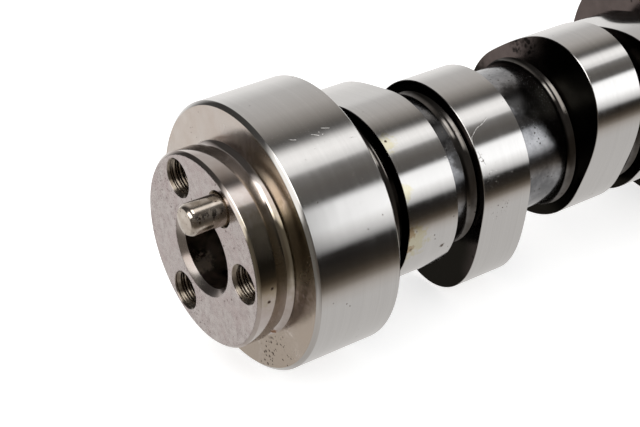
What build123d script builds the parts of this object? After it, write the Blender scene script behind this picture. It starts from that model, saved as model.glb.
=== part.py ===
from build123d import *
from math import cos, radians, sin, tan
import os

# Roller camshaft for an eight-cylinder engine with two banks set at ninety degrees.
# The origin is the middle of the nose's front face. +X runs along the axis to the rear, +Z is up.
# Angles round the axis are counted as seen from the front, from the viewer's right, upwards.

# engine that the shaft serves
BORE_PITCH = 111.76                          # from one cylinder to the next along a bank
BANK_ANGLE = 90
FIRING_ORDER = (1, 8, 7, 2, 6, 5, 4, 3)      # odd cylinders are in one bank, even ones in the other
FIRING_STEP = 45                             # the shaft turns half as far as the crankshaft
INTAKE_PHASE = 125.6                         # from a bank's line to its inlet nose at the first firing
LOBE_SEPARATION = 119                        # from the exhaust nose to the inlet nose of one cylinder

# shaft
CORE_R = 15.5
BORE_R = 8.1
BORE_CHAMFER = 1.25
JOURNAL_R = 27.5
JOURNAL_W = 19
THRUST_CHAMFER = 0.5                         # front edge of the front journal

# nose that carries the sprocket
NOSE_R = 19.9
NOSE_L = 8
NOSE_CHAMFER = 0.6
RELIEF_W = 3.4                               # relief groove in front of the thrust face
RELIEF_DEPTH = 1
RELIEF_BEVEL = 0.9
BOLT_CIRCLE_R = 14.7
BOLTS = 3
TAP_DRILL_R = 3.4
TAP_DEPTH = 18
TAP_COUNTERSINK = 0.7                        # how far the mouth is wider than the hole, all round
COUNTERSINK_ANGLE = 120
DOWEL_R = 3.175
DOWEL_SEAT = 12                              # length pressed into the nose
DOWEL_STANDOUT = 7.5
DOWEL_TIP = 0.9                              # taper of the free end
DOWEL_TIP_DROP = 0.45

# lobes
LOBE_W = 12.2
BASE_R = 18.8
LIFT = 8.4
ROLLER_R = 8.9                               # follower roller that the flanks are ground for
INTAKE_HALF = 72                             # turn of the shaft from the nose to the end of the lift
EXHAUST_HALF = 77
LIFT_POWER = 2.5
FLANK_ARCS = 3                               # arcs that make up each flank
FIRST_LOBE = 24.3                            # behind the middle of the journal in front
BANK_OFFSET = 18.9                           # from a lobe to its neighbour's in the other bank
PORT_SPACING = 45.5                          # between the two lobes of one cylinder
ROOT_RISE = 0.94                             # swell of the core where it meets a lobe
ROOT_RUN = (BANK_OFFSET - LOBE_W) / 2        # so that two neighbours' roots meet midway

BAYS = len(FIRING_ORDER) // 2
FIRST_JOURNAL = NOSE_L + JOURNAL_W / 2
LENGTH = NOSE_L + JOURNAL_W + BAYS * BORE_PITCH
MEETING = 0.01                               # gap under which two roots count as meeting


def across(x):
    """Plane across the shaft, seen from the front with +Z up."""
    return Plane(origin=(x, 0, 0), x_dir=(0, -1, 0), z_dir=(-1, 0, 0))


def journal_centres():
    return [FIRST_JOURNAL + n * BORE_PITCH for n in range(BAYS + 1)]


def intake_angle(cylinder):
    side = -1 if cylinder % 2 else 1
    bank_line = 90 + side * BANK_ANGLE / 2
    return bank_line + FIRING_STEP * FIRING_ORDER.index(cylinder) + INTAKE_PHASE


def lobes():
    """Middle, nose angle and half duration of every lobe, from front to rear."""
    result = []
    for bay, middle in enumerate(journal_centres()[:-1]):
        first = middle + FIRST_LOBE
        odd = 2 * bay + 1
        even = odd + 1
        exhaust_odd = intake_angle(odd) - LOBE_SEPARATION
        exhaust_even = intake_angle(even) - LOBE_SEPARATION
        result.append((first, intake_angle(odd), INTAKE_HALF))
        result.append((first + BANK_OFFSET, exhaust_even, EXHAUST_HALF))
        result.append((first + PORT_SPACING, exhaust_odd, EXHAUST_HALF))
        result.append((first + PORT_SPACING + BANK_OFFSET, intake_angle(even), INTAKE_HALF))
    return result


def flank_point(turn, half):
    """Point of the lobe that the roller touches when the shaft has turned so far from the nose."""
    share = turn / half
    rest = 1 - share ** 2
    lift = LIFT * rest ** LIFT_POWER
    slope = -2 * LIFT * LIFT_POWER * share * rest ** (LIFT_POWER - 1) / radians(half)
    reach = BASE_R + ROLLER_R + lift
    c = cos(radians(turn))
    s = sin(radians(turn))
    along = Vector(slope * c - reach * s, slope * s + reach * c).normalized()
    inward = Vector(-along.Y, along.X)
    return Vector(reach * c, reach * s) + inward * ROLLER_R


def lobe_face(half):
    """Outline of a lobe with its nose along local x: arcs through the flanks, and the base circle."""
    steps = 2 * FLANK_ARCS
    points = [flank_point(half * n / steps, half) for n in range(-steps, steps + 1)]
    flanks = [ThreePointArc(*points[n:n + 3]) for n in range(0, 2 * steps, 2)]
    base = ThreePointArc(points[-1], (-BASE_R, 0), points[0])
    return make_face(flanks + [base]) - Circle((BORE_R + CORE_R) / 2)


def lobe(middle, angle, half):
    face = across(middle + LOBE_W / 2) * Rot(0, 0, angle) * lobe_face(half)
    return extrude(face, amount=LOBE_W)


def nose_and_thrust_face():
    """Half section from the bore's mouth to the front journal's surface."""
    floor = NOSE_R - RELIEF_DEPTH
    return Polyline(
        (0, BORE_R + BORE_CHAMFER),
        (0, NOSE_R - NOSE_CHAMFER),
        (NOSE_CHAMFER, NOSE_R),
        (NOSE_L - RELIEF_W, NOSE_R),
        (NOSE_L - RELIEF_W, floor),
        (NOSE_L - RELIEF_BEVEL, floor),
        (NOSE_L, floor + RELIEF_BEVEL),
        (NOSE_L, JOURNAL_R - THRUST_CHAMFER),
        (NOSE_L + THRUST_CHAMFER, JOURNAL_R),
    )


def rear_face_and_bore():
    """Half section from the rear journal's surface round the rear face and forward along the bore."""
    return Polyline(
        (LENGTH, JOURNAL_R),
        (LENGTH, BORE_R),
        (BORE_CHAMFER, BORE_R),
        (0, BORE_R + BORE_CHAMFER),
    )


def bay(front, rear, middles):
    """Half section of the core between two journals, swelling at the sides of its lobes."""
    points = [(front, JOURNAL_R), (front, CORE_R)]
    for middle in middles:
        face = middle - LOBE_W / 2
        back = middle + LOBE_W / 2
        if face - ROOT_RUN > points[-1][0] + MEETING:
            points.append((face - ROOT_RUN, CORE_R))
        points += [(face, CORE_R + ROOT_RISE), (back, CORE_R + ROOT_RISE), (back + ROOT_RUN, CORE_R)]
    points += [(rear, CORE_R), (rear, JOURNAL_R)]
    return Polyline(*points)


def turned_shaft():
    """Nose, journals and core as one body of revolution with its bore."""
    outline = [nose_and_thrust_face()]
    surface = NOSE_L + THRUST_CHAMFER
    lobe_middles = [middle for middle, angle, half in lobes()]
    for centre in journal_centres()[:-1]:
        front = centre + JOURNAL_W / 2
        rear = front + BORE_PITCH - JOURNAL_W
        middles = [middle for middle in lobe_middles if front < middle < rear]
        outline.append(Line((surface, JOURNAL_R), (front, JOURNAL_R)))
        outline.append(bay(front, rear, middles))
        surface = rear
    outline.append(Line((surface, JOURNAL_R), (LENGTH, JOURNAL_R)))
    outline.append(rear_face_and_bore())
    return revolve(make_face(outline), axis=Axis.X)


def tapped_hole():
    """Cutter for a blind hole with a countersunk mouth at local z 0 and its floor below."""
    wall_top = -TAP_COUNTERSINK / tan(radians(COUNTERSINK_ANGLE / 2))
    section = Polyline(
        (0, 0),
        (TAP_DRILL_R + TAP_COUNTERSINK, 0),
        (TAP_DRILL_R, wall_top),
        (TAP_DRILL_R, -TAP_DEPTH),
        (0, -TAP_DEPTH),
        close=True,
    )
    return revolve(make_face(Plane.XZ * section), axis=Axis.Z)


def dowel_hole():
    return extrude(Circle(DOWEL_R), amount=-DOWEL_SEAT)


def on_bolt_circle(angle):
    return across(0) * Rot(0, 0, angle) * Pos(BOLT_CIRCLE_R, 0, 0)


def bolt_angles():
    return [n * 360 / BOLTS for n in range(BOLTS)]


def dowel_place():
    """The dowel stands midway between the first two bolt holes."""
    return on_bolt_circle(180 / BOLTS)


def camshaft():
    body = turned_shaft()
    body += [lobe(middle, angle, half) for middle, angle, half in lobes()]
    body -= [on_bolt_circle(angle) * tapped_hole() for angle in bolt_angles()]
    body -= dowel_place() * dowel_hole()
    return body


def dowel_pin():
    """Pin pressed into the nose down to the floor of its hole, with a tapered free end."""
    section = Polyline(
        (0, -DOWEL_SEAT),
        (DOWEL_R, -DOWEL_SEAT),
        (DOWEL_R, DOWEL_STANDOUT - DOWEL_TIP),
        (DOWEL_R - DOWEL_TIP_DROP, DOWEL_STANDOUT),
        (0, DOWEL_STANDOUT),
        close=True,
    )
    return dowel_place() * revolve(make_face(Plane.XZ * section), axis=Axis.Z)


def save(shape, name):
    shape.label = name
    export_step(shape, f"parts/{name}.step")


os.makedirs("parts", exist_ok=True)
save(camshaft(), "camshaft")
save(dowel_pin(), "dowel_pin")
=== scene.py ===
from math import atan2, cos, hypot, pi, radians, sin

import bmesh
import bpy
import numpy as np
from mathutils import Matrix, Vector


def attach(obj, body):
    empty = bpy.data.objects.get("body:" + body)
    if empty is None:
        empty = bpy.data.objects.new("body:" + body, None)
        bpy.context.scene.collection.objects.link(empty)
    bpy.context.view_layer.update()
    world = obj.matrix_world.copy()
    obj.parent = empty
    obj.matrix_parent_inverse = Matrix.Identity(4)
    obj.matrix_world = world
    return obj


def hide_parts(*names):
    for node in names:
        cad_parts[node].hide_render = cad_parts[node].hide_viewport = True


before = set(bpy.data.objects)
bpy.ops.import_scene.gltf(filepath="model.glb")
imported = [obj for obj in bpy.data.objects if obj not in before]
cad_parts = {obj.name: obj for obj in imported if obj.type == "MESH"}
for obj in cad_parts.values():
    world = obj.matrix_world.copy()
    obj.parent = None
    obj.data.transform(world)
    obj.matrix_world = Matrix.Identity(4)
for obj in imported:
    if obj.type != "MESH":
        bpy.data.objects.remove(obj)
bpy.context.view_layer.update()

MM = 0.001

# Nose and front bearing journal. One steel bar, turned: the nose has a bevelled rim and a
# relief groove in front of the thrust face, and the journal behind it is ground bright.
SEGMENTS = 160
BORE_R = 8.1
CORE_R = 15.5
FOOT_R = 16.44
ROOT_RADIUS = 2.6
ROOT_RUN = 2.0
ROOT_TURN = 50.3
ROOT_STEPS = 6
NOSE_R = 19.9
NOSE_L = 8.0
RELIEF_R = 18.86
JOURNAL_R = 27.5
BREAK_MIDDLE_R = 27.26
BREAK_FOOT_R = 27.14
JOURNAL_REAR = 27.0
OPEN_END = JOURNAL_REAR + ROOT_RUN


def start_turning(name, x, radius, segments=SEGMENTS):
    """Begins a turned piece with a ring across the shaft and leaves it open for stretching."""
    bpy.ops.object.select_all(action="DESELECT")
    bpy.ops.mesh.primitive_circle_add(
        vertices=segments, radius=radius * MM, location=(x * MM, 0, 0), rotation=(0, pi / 2, 0)
    )
    piece = bpy.context.active_object
    piece.name = name
    bpy.ops.object.transform_apply(location=True, rotation=True, scale=True)
    bpy.ops.object.mode_set(mode="EDIT")
    bpy.ops.mesh.select_all(action="SELECT")
    return piece


def turn_along(stations):
    """Stretches the live ring from station to station; each is a place along the shaft and a radius."""
    for (x0, r0), (x1, r1) in zip(stations, stations[1:]):
        bpy.ops.mesh.extrude_region_move(TRANSFORM_OT_translate={"value": ((x1 - x0) * MM, 0, 0)})
        if r1 != r0:
            scale = r1 / r0
            bpy.ops.transform.resize(value=(1, scale, scale), center_override=(x1 * MM, 0, 0))


def root_curve(side_face, outward):
    """Stations of the hollow radius between the core and a side face, from the core upwards."""
    stations = []
    for n in range(ROOT_STEPS + 1):
        turn = radians(ROOT_TURN) * n / ROOT_STEPS
        x = side_face + outward * (ROOT_RUN - ROOT_RADIUS * sin(turn))
        stations.append((x, CORE_R + ROOT_RADIUS * (1 - cos(turn))))
    return stations


def leave_edit():
    bpy.ops.object.mode_set(mode="OBJECT")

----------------

WHAT YOU HAVE TO DO: Within the listing above, locate the line containing "before = set(bpy.data.objects)" and the line containing "obj.parent = None". Reproduce those two lines and all lines between them exactly, with nothing added.

COMPLETE RESPONSE:
before = set(bpy.data.objects)
bpy.ops.import_scene.gltf(filepath="model.glb")
imported = [obj for obj in bpy.data.objects if obj not in before]
cad_parts = {obj.name: obj for obj in imported if obj.type == "MESH"}
for obj in cad_parts.values():
    world = obj.matrix_world.copy()
    obj.parent = None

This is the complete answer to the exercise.